The federal government wants to know more, and wants consumers to know more, about who owns  nursing homes. It is about time. And it may help identify some of the worst actors who pollute the nursing home industry. However, without easier access to this new information, I’m not sure how helpful it will be for prospective residents and their families.

At the same time it issued ownership and operator disclosure rules, the Department of Health and Human Services released an important paper on what we know now about nursing home ownership  and its relationship to quality care.

The Private Equity Myth

The paper was written by David Stevenson, chair of the department of health policy at the Vanderbilt University school of medicine, and colleagues. And it helps explode a myth that private equity firms—businesses that pool large amounts of capital from large investors  and rely heavily on debt financing– are the prime cause of poor nursing home quality.

The authors conclude that private equity facilities do suffer from lower quality than other for-profit facilities and that quality does decline after these firms acquire nursing homes. Those are important findings that support some previous studies but contradict others.

However, these firms own only a tiny, and shrinking, fraction of facilities—5 percent in 2022, or about 900 out of roughly 18,000 nursing homes. Real Estate Investment Trusts (REITs), privately-held or publicly-traded firms that invest in multiple properties, own about 9 percent, a share that has held relatively steady since 2019. They have similar quality issues.

By comparison, other non-PE, non-REIT for-profit chains owned about 6,800 facilities while about 3,200 were mom-and-pops. Roughly 3,500 were not-for-profits.

Data Problems

But there are important caveats. First, quality measures may themselves be unreliable. Like many studies, this one uses the government’s Nursing Home Compare five star rating system as a measure of quality. But it suffers from  significant gaps. For example, it does a better job measuring safety than patient and resident experience and overall quality.

The authors also look at deficiencies reported by state inspectors. But they are inconsistent and have many other flaws.

Still, this study and others like it are a useful way to look broadly at the industry. But they are constructed by using multiple data sets (this paper uses six). And, crucially, it often is impossible for consumers to learn who owns a specific facility.

This is especially important when it comes to chain owners and operators. For example, when an owner with a terrible quality and safety record purchases a facility, the new acquisition likely is a quality timebomb. But currently consumers don’t know about the buyer’s track record. That matters since between 2016 and 2021, about 3,000 facilities changed hands.

Hard To Track

Tracking ownership is complicated for several reasons. Among them:

Often, owners don’t manage facilities. Many operators lease a facility from a REIT or other investor, or even from a separate company owned by the manager. But the key player is the operator, who makes day-to-day management decisions while the owner may do nothing more than collect lease payments.

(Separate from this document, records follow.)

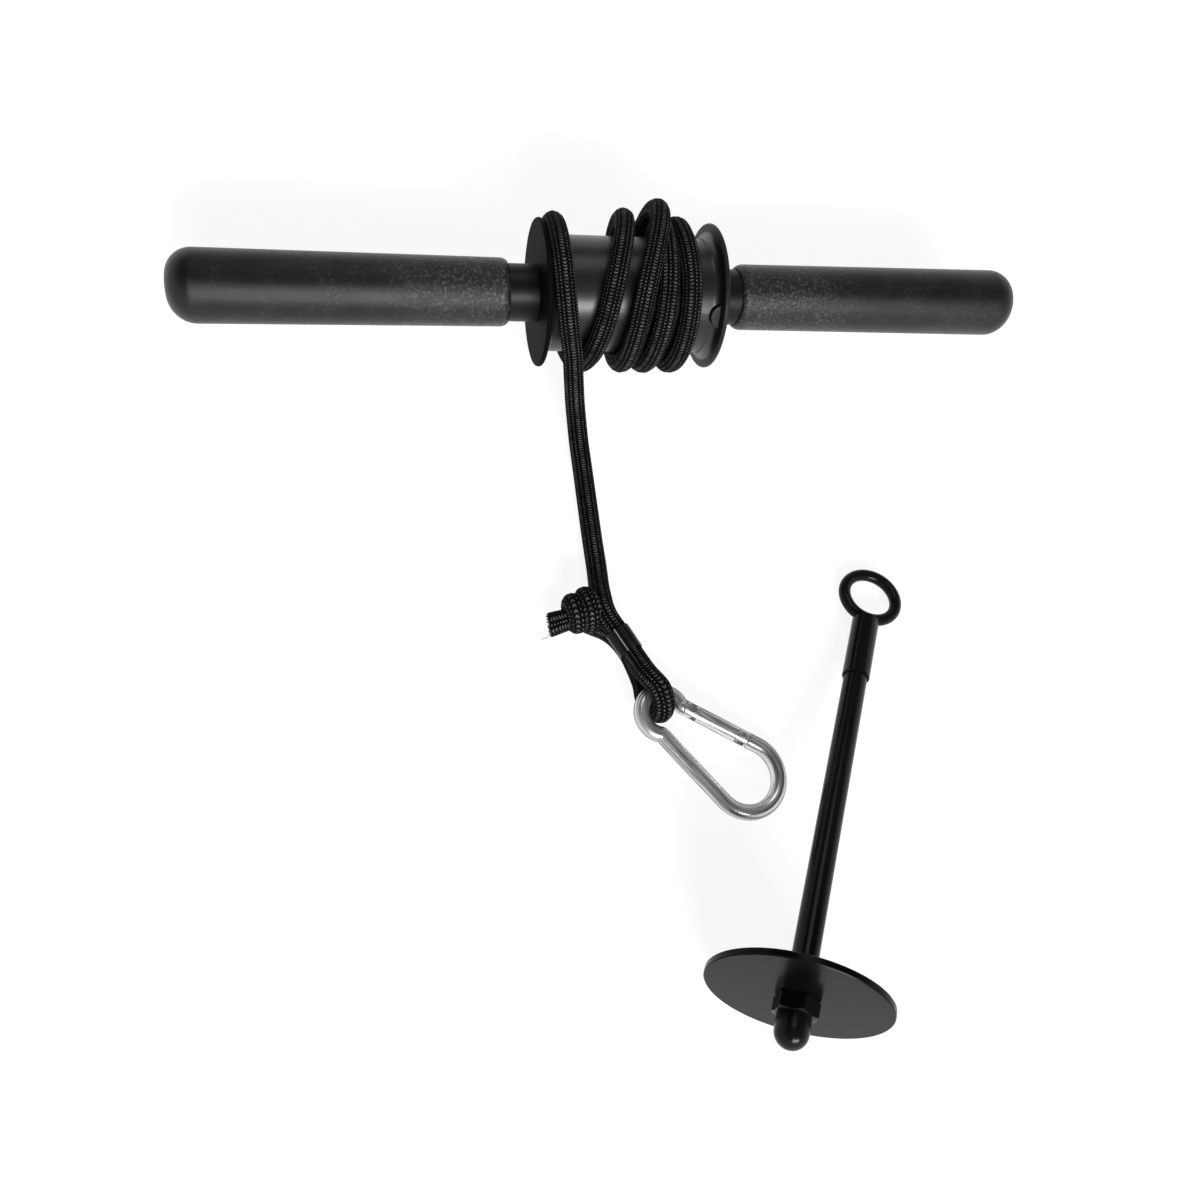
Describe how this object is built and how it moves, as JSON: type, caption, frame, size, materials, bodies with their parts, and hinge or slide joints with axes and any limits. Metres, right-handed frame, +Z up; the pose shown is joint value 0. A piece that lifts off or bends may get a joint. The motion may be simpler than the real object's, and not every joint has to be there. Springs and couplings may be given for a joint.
{
  "type": "wrist roller",
  "caption": "Straight bar with rubber grips and a flanged rope spool, its rope with a snap hook, and a separate loading pin with a plate disc for weight plates.",
  "frame": {"origin": "middle of the base of the box round the bar and the loading pin, on the surface they lie on", "axes": "+X along the bar towards the right grip, +Z up, and the loading pin lies towards -Y"},
  "size_m": [0.428, 0.404, 0.0813],
  "materials": {
    "grip_rubber": "matt, finely pebbled",
    "satin_black_steel": "satin black coat",
    "gloss_black_steel": "gloss black coat",
    "braided_rope": "black braid",
    "band_film": "gloss black film",
    "bright_zinc": "bright zinc plate"
  },
  "bodies": {
    "roller": {"left_handle_tube": "satin_black_steel", "right_handle_tube": "satin_black_steel", "left_grip": "grip_rubber", "right_grip": "grip_rubber", "spool_drum": "satin_black_steel", "left_flange": "satin_black_steel", "right_flange": "satin_black_steel", "drum_plug": "satin_black_steel", "rope_winding": "braided_rope", "stopper_knot": "braided_rope", "rope_fall": "braided_rope", "rope_knot": "braided_rope", "rope_tail": "braided_rope", "rope_loop": "braided_rope", "loop_band": "band_film"},
    "hook": {"hook_body": "bright_zinc", "gate_rivet": "bright_zinc"},
    "gate": {"hook_gate": "bright_zinc", "latch_pin": "bright_zinc", "gate_plunger": "bright_zinc", "gate_spring": "bright_zinc"},
    "loading_pin": {"pin_ring": "gloss_black_steel", "pin_sleeve": "gloss_black_steel", "pin_rod": "gloss_black_steel", "weight_disc": "satin_black_steel", "dome_nut": "gloss_black_steel"}
  },
  "joints": [
    {"name": "hook_swing", "type": "hinge", "parent": "roller", "child": "hook", "pos_m": [-0.0118, -0.0418, 0.0139], "axis": [-0.9369, -0.3421, 0.072], "range_deg": [0, 75]},
    {"name": "gate_hinge", "type": "hinge", "parent": "hook", "child": "gate", "pos_m": [0.00479, -0.05005, 0.01128], "axis": [-0.11, 0.093, -0.9896], "range_deg": [0, 22], "stiffness_Nm_per_rad": 0.2, "springref_deg": -28.65},
    {"name": "pin_lift", "type": "slide", "parent": "roller", "child": "loading_pin", "axis": [0, 0, 1], "range_m": [0, 0.25]}
  ]
}
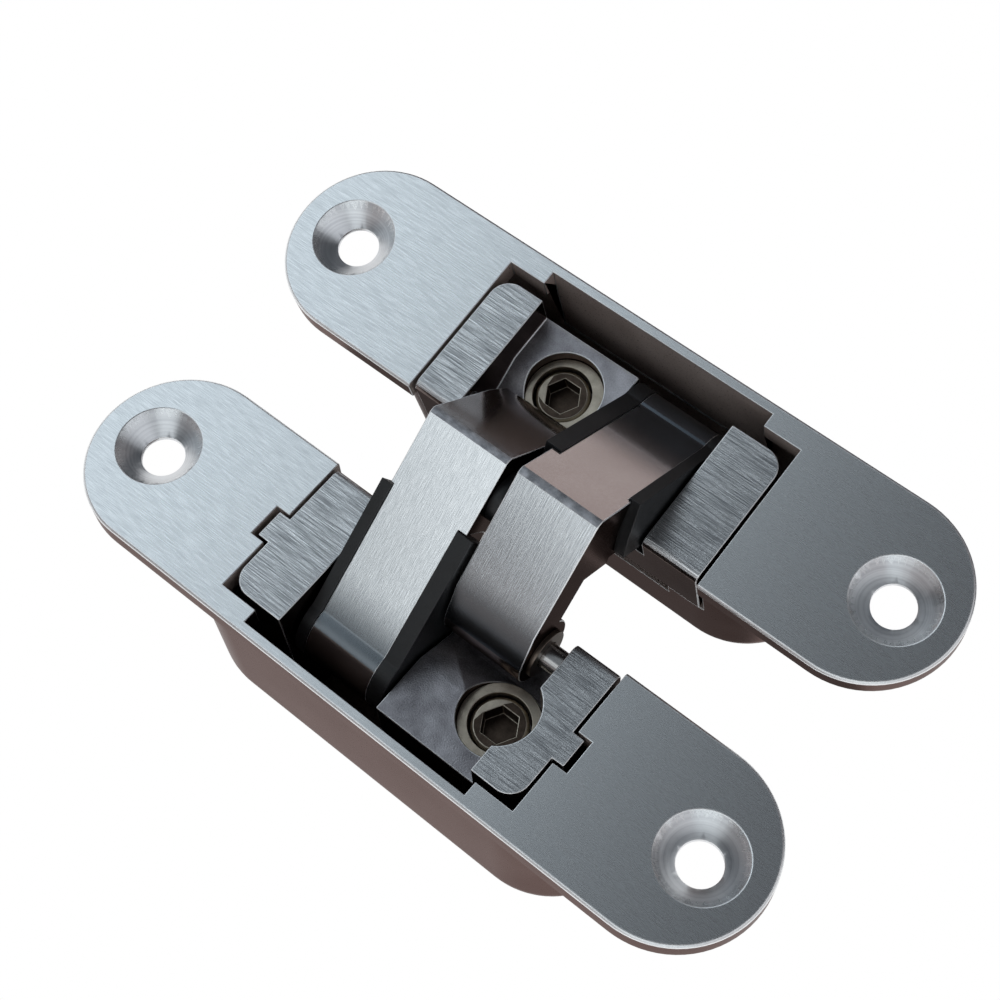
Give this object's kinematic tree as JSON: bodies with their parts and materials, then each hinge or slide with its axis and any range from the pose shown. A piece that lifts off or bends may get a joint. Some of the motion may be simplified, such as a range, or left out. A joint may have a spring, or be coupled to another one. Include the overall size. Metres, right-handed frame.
{
  "type": "concealed door hinge",
  "caption": "Concealed door hinge: two mortised halves with round-ended faceplates, joined by crossed bent arms, adjustable by socket screws.",
  "frame": {"origin": "middle of the front faceplate's seat, the underside that lies in the mortise, midway between its two screw holes", "axes": "+X along the faceplate's length, +Y from the front half towards the rear half, +Z out of the front faceplate"},
  "size_m": [0.095, 0.0614, 0.042],
  "materials": {
    "housing": "satin plated zinc casting, faceplate brushed along its length",
    "cradle": "plated zinc casting with coarse brushed faces",
    "arm": "plated zinc casting, brushed top faces, satin sides",
    "side_pad": "moulded black nylon",
    "adjuster": "yellow zinc-plated steel, dulled",
    "pin": "ground steel",
    "bush": "dull bronze-coloured bearing bush"
  },
  "bodies": {
    "front_housing": {"front_housing": "housing", "front_nut": "adjuster"},
    "front_cradle": {"front_cradle": "cradle", "front_eccentric_bush": "adjuster", "front_spring_washer": "adjuster", "front_pivot_pin": "pin"},
    "front_screw": {"front_screw": "adjuster"},
    "right_arm": {"right_arm": "arm", "right_arm_outer_pad": "side_pad", "right_arm_inner_pad": "side_pad", "right_arm_slide_pin": "pin", "right_arm_slide_bush": "bush", "right_arm_pivot_bush": "bush", "centre_pin": "pin", "centre_washer": "side_pad"},
    "left_arm": {"left_arm": "arm", "left_arm_outer_pad": "side_pad", "left_arm_inner_pad": "side_pad", "left_arm_slide_pin": "pin", "left_arm_slide_bush": "bush", "left_arm_pivot_bush": "bush"},
    "rear_cradle": {"rear_cradle": "cradle", "rear_pivot_pin": "pin"},
    "rear_eccentric_bush": {"rear_eccentric_bush": "adjuster"},
    "rear_housing": {"rear_housing": "housing", "rear_screw": "adjuster", "rear_nut": "adjuster", "rear_spring_washer": "adjuster"}
  },
  "joints": [
    {"name": "front_depth", "type": "slide", "parent": "front_housing", "child": "front_cradle", "axis": [0, 0, 1], "range_m": [-0.0004, 0.0004]},
    {"name": "front_screw_turn", "type": "hinge", "parent": "front_cradle", "child": "front_screw", "pos_m": [0.0122, 0, 0], "axis": [0, 0, 1], "range_deg": [-180, 180]},
    {"name": "fold", "type": "hinge", "parent": "front_cradle", "child": "right_arm", "pos_m": [0, 0.0085, 0.0006], "axis": [1, 0, 0], "range_deg": [-6.36, 108.05]},
    {"name": "arm_cross", "type": "hinge", "parent": "right_arm", "child": "left_arm", "pos_m": [0, 0.01715, 0.01067], "axis": [1, 0, 0], "range_deg": [-46.11, 2.72]},
    {"name": "rear_fold", "type": "hinge", "parent": "left_arm", "child": "rear_cradle", "pos_m": [0, 0.02741, 0.00225], "axis": [1, 0, 0], "range_deg": [-6.36, 108.05]},
    {"name": "rear_bush_turn", "type": "hinge", "parent": "rear_cradle", "child": "rear_eccentric_bush", "pos_m": [-0.00725, 0.03533, 0.00629], "axis": [0, -0.1736, 0.9848], "range_deg": [-60, 60]},
    {"name": "rear_shift", "type": "slide", "parent": "rear_cradle", "child": "rear_housing", "axis": [0, -0.9848, -0.1736], "range_m": [-0.0003, 0.0003]}
  ],
  "couplings": [
    {"joint": "front_screw_turn", "follows": "front_depth", "rad_per_m": 7853.9},
    {"joint": "arm_cross", "follows": "fold", "ratio": -0.42667},
    {"joint": "rear_fold", "follows": "fold", "ratio": 1},
    {"joint": "rear_bush_turn", "follows": "rear_shift", "rad_per_m": 3490.6}
  ]
}
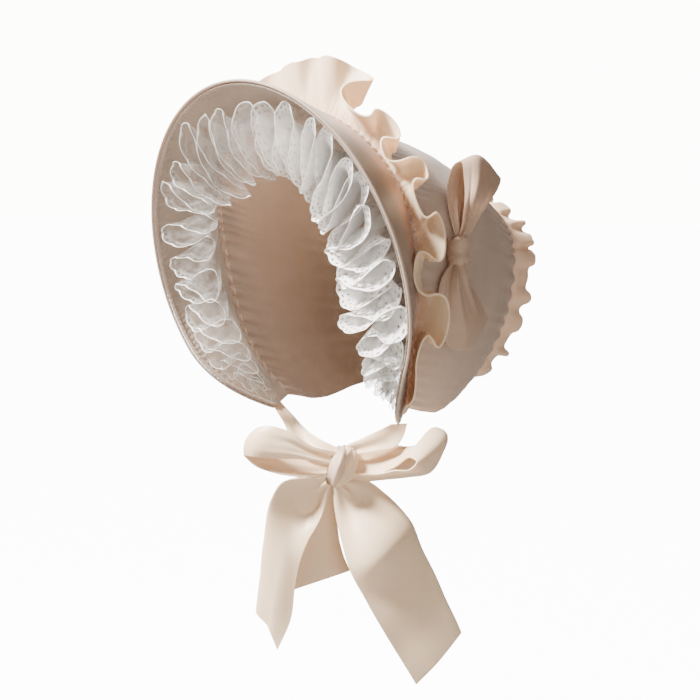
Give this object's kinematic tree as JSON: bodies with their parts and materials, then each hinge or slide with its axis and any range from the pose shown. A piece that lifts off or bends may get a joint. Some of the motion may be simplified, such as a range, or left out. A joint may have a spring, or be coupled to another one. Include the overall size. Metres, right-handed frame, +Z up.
{
  "type": "baby bonnet",
  "caption": "Satin baby bonnet with a flared brim, a lace-edged face opening, a standing ruffle, a frilled back edge, a side bow and ribbon ties in a bow under the chin.",
  "frame": {"origin": "the middle of the head's hollow, where the bonnet sits on a head", "axes": "+Z up, the wearer looks along -Y, and +X is the wearer's left"},
  "size_m": [0.2396, 0.2512, 0.4552],
  "materials": {
    "satin": "pale peach-ivory satin with a soft sheen",
    "lining": "matt beige-pink satin lining over a stiffened brim",
    "lace": "sheer white net lace with a corded scalloped edge",
    "ribbon": "ivory satin ribbon with a soft sheen"
  },
  "bodies": {
    "root": {"brim": "lining", "rim_piping": "satin", "crown": "satin", "back_panel": "satin", "front_ruffle": "satin", "lace_ruffle": "lace", "back_frill": "satin", "side_upper_loop": "ribbon", "side_lower_loop": "ribbon", "side_knot": "ribbon", "chin_left_loop": "ribbon", "chin_right_loop": "ribbon", "chin_knot": "ribbon", "left_tie": "ribbon", "right_tie": "ribbon", "left_tail": "ribbon", "right_tail": "ribbon"}
  },
  "joints": []
}
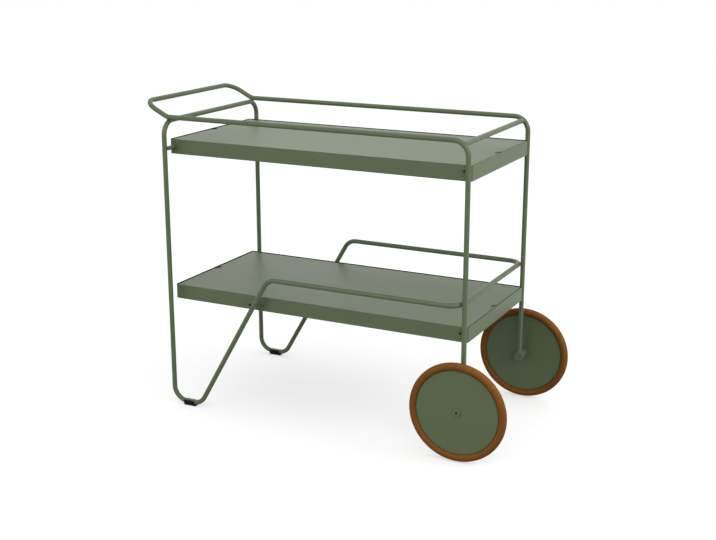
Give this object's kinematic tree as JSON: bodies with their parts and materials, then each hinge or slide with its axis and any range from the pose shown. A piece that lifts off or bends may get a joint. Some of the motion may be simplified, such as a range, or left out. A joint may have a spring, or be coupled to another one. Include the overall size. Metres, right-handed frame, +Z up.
{
  "type": "serving trolley",
  "caption": "Bent-tube serving trolley with stacked sheet trays, hairpin legs on rubber pads, a raised push handle and large plain disc wheels at the far end.",
  "frame": {"origin": "on the floor, under the middle of the overall length and width", "axes": "+X along the length towards the wheels, -Y towards the front long side, +Z up"},
  "size_m": [1.0308, 0.5018, 0.8161],
  "materials": {
    "frame_paint": "satin powder coat",
    "tray_paint": "satin powder coat",
    "panel_paint": "satin powder coat",
    "wheel_paint": "satin powder coat",
    "tyre_rubber": "matt",
    "pad_rubber": "matt",
    "dark_steel": "black oxide",
    "zinc_steel": "zinc plated",
    "bush_plastic": "matt",
    "bare_steel": "drawn"
  },
  "bodies": {
    "frame": {"front_leg_tube": "frame_paint", "back_leg_tube": "frame_paint", "front_rail_tube": "frame_paint", "back_rail_tube": "frame_paint", "tube_spigots": "bare_steel", "end_crossbar": "frame_paint", "weld_beads": "frame_paint", "front_axle_boss": "frame_paint", "back_axle_boss": "frame_paint", "front_foot_pad": "pad_rubber", "back_foot_pad": "pad_rubber", "upper_tray_frame": "tray_paint", "lower_tray_frame": "tray_paint", "upper_tray_lugs": "frame_paint", "lower_tray_lugs": "frame_paint", "leg_standoffs": "frame_paint", "lug_screws": "dark_steel", "lug_nuts": "zinc_steel", "front_axle_bolt": "wheel_paint", "front_axle_washer": "zinc_steel", "back_axle_bolt": "wheel_paint", "back_axle_washer": "zinc_steel"},
    "upper_panel": {"upper_tray_panel": "panel_paint"},
    "lower_panel": {"lower_tray_panel": "panel_paint"},
    "front_wheel": {"front_wheel_disc": "wheel_paint", "front_tyre": "tyre_rubber", "front_wheel_hub": "wheel_paint", "front_hub_bushes": "bush_plastic"},
    "back_wheel": {"back_wheel_disc": "wheel_paint", "back_tyre": "tyre_rubber", "back_wheel_hub": "wheel_paint", "back_hub_bushes": "bush_plastic"}
  },
  "joints": [
    {"name": "front_wheel_spin", "type": "hinge", "parent": "frame", "child": "front_wheel", "pos_m": [0.3904, -0.2405, 0.125], "axis": [0, 1, 0], "continuous": true},
    {"name": "back_wheel_spin", "type": "hinge", "parent": "frame", "child": "back_wheel", "pos_m": [0.3904, 0.2405, 0.125], "axis": [0, 1, 0], "continuous": true},
    {"name": "upper_panel_lift", "type": "slide", "parent": "frame", "child": "upper_panel", "axis": [0, 0, 1], "range_m": [0, 0.035]},
    {"name": "lower_panel_lift", "type": "slide", "parent": "frame", "child": "lower_panel", "axis": [0, 0, 1], "range_m": [0, 0.045]}
  ]
}
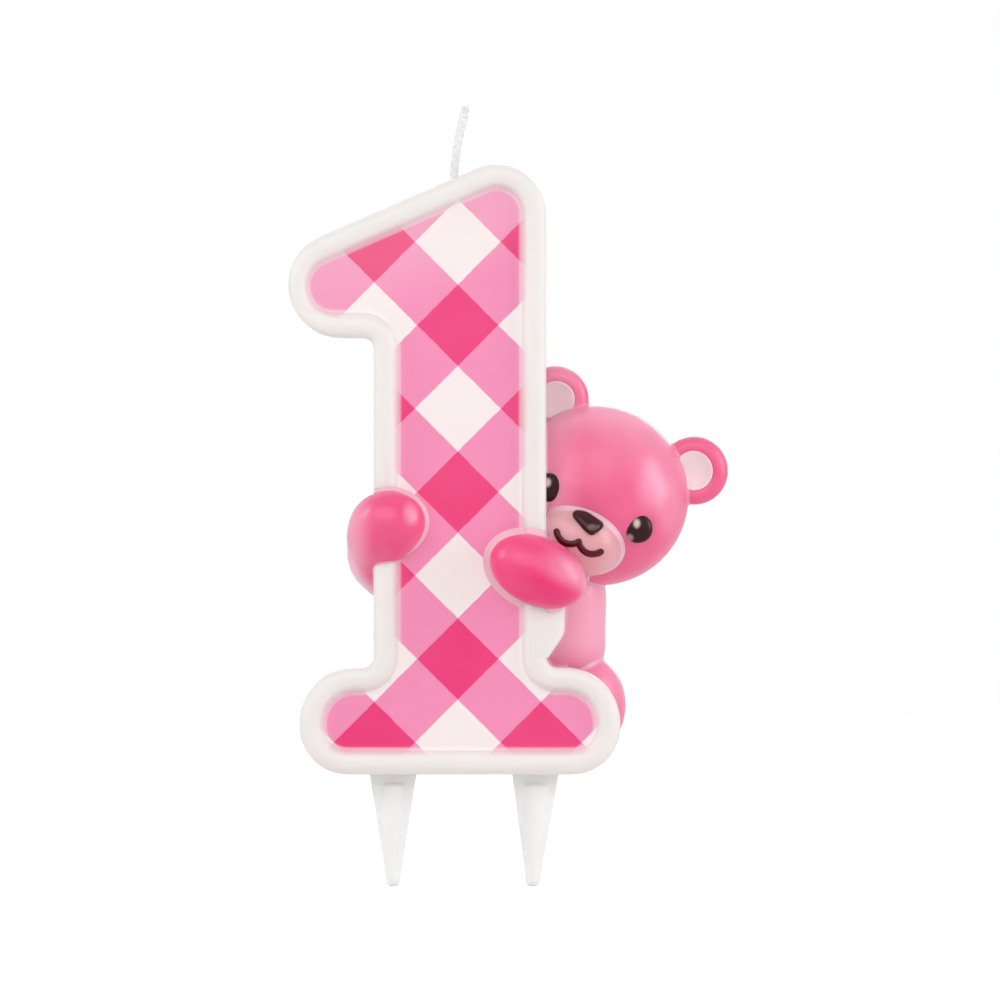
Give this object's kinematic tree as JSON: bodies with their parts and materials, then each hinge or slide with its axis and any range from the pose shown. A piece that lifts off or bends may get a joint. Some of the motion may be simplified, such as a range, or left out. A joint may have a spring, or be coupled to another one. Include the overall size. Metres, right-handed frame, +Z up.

In the case of small chains or independent facilities, the owners and operators typically are the same. But not so with larger chains.

The other challenge is the ownership or operating structure itself. Often, chain facilities are controlled by limited partnerships that are owned by one or more other partnerships. That makes it extremely difficult to know who is in charge.

The new Centers for Medicare and Medicaid Services (CMS) rules require facilities to report their ownership, including names of officers, directors, and managers, when they first apply for Medicare or Medicaid payment, when they are recertified (usually every five years), and whenever they change ownership.

The new rule requires reporting by parties that have management or financial control over a facility, although CMS still must provide additional detail about which entities must be reported. It also defines private equity and REITs to help assure consistent reporting.

Consumer Access

CMS promises to make the information publicly available about a year after it is reported, though it does not say how. Unless this information is easily accessible and understandable, it will be of little use to consumers.

The Affordable Care Act of 2010 (Obamacare) required CMS to mandate more detailed ownership but the agency never finalized rules until now. Thus, it required only limited information from nursing home owners and did not make it available to consumers.

About 1.3 million Americans are residents or patients in nursing facilities, roughly half are long-stay residents and half receive time-limited post-hospitalization care such as rehab.

Surveys show consumers mostly pick facilities based on location—those closest to family members. But the more they know about quality and safety the better. And understanding who owns a facility can help inform those decisions, if only at the margin.